Substitute $\left(13550\text{kg}/{\text{m}}^{\text{3}}\right)\left(g\right)\left(0.08\text{m}\right)$ for $p_{\text{b,mercury}}$ and $\left(g\right)\left[\left(778.44\text{kg}/{\text{m}}^{\text{3}}\right)\left(h_2\right)+\left(677.5\text{kg}/{\text{m}}^2\right)\right]$ for $p_{b,\text{oil}}$ in Equation (VII).

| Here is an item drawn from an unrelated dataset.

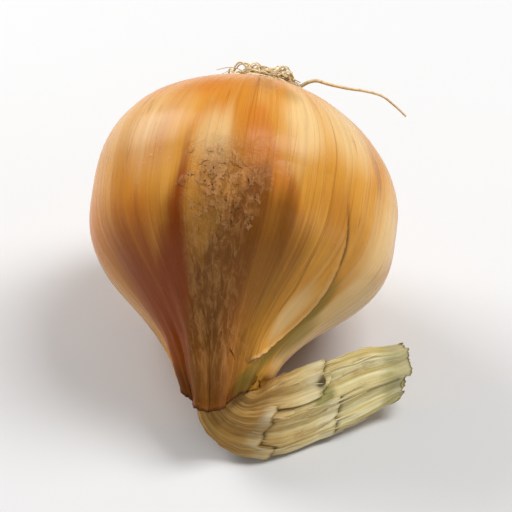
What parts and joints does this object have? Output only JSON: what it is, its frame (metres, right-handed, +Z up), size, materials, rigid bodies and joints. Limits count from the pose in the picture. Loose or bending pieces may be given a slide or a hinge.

$\begin{array}{l}\left(13550\text{kg}/{\text{m}}^{\text{3}}\right)\left(g\right)\left(0.08\text{m}\right)=\left(g\right)\left[\left(778.44\text{kg}/{\text{m}}^{\text{3}}\right)\left(h_2\right)+\left(677.5\text{kg}/{\text{m}}^2\right)\right]\\ \left(1084\text{kg}/{\text{m}}^2\right)-\left(677.5\text{kg}/{\text{m}}^2\right)=\left(778.44\text{kg}/{\text{m}}^{\text{3}}\right)\left(h_2\right)\\ \left(406.5\text{kg}/{\text{m}}^2\right)=\left(778.44\text{kg}/{\text{m}}^{\text{3}}\right)\left(h_2\right)\\ h_2=\left(\frac{406.5\text{kg}/{\text{m}}^2}{778.44\text{kg}/{\text{m}}^{\text{3}}}\right)\end{array}$

Further simplify.

$\begin{array}{l}{h}_2=\left(\frac{406.5\text{kg}/{\text{m}}^2}{778.44\text{kg}/{\text{m}}^{\text{3}}}\right)\\ =0.52219\text{m}\left(\frac{100\text{cm}}{1\text{m}}\right)\\ \approx 52.219\text{cm}\end{array}$

Thus, the height $h_2$ of oil liquid column is $52.219\text{cm}$.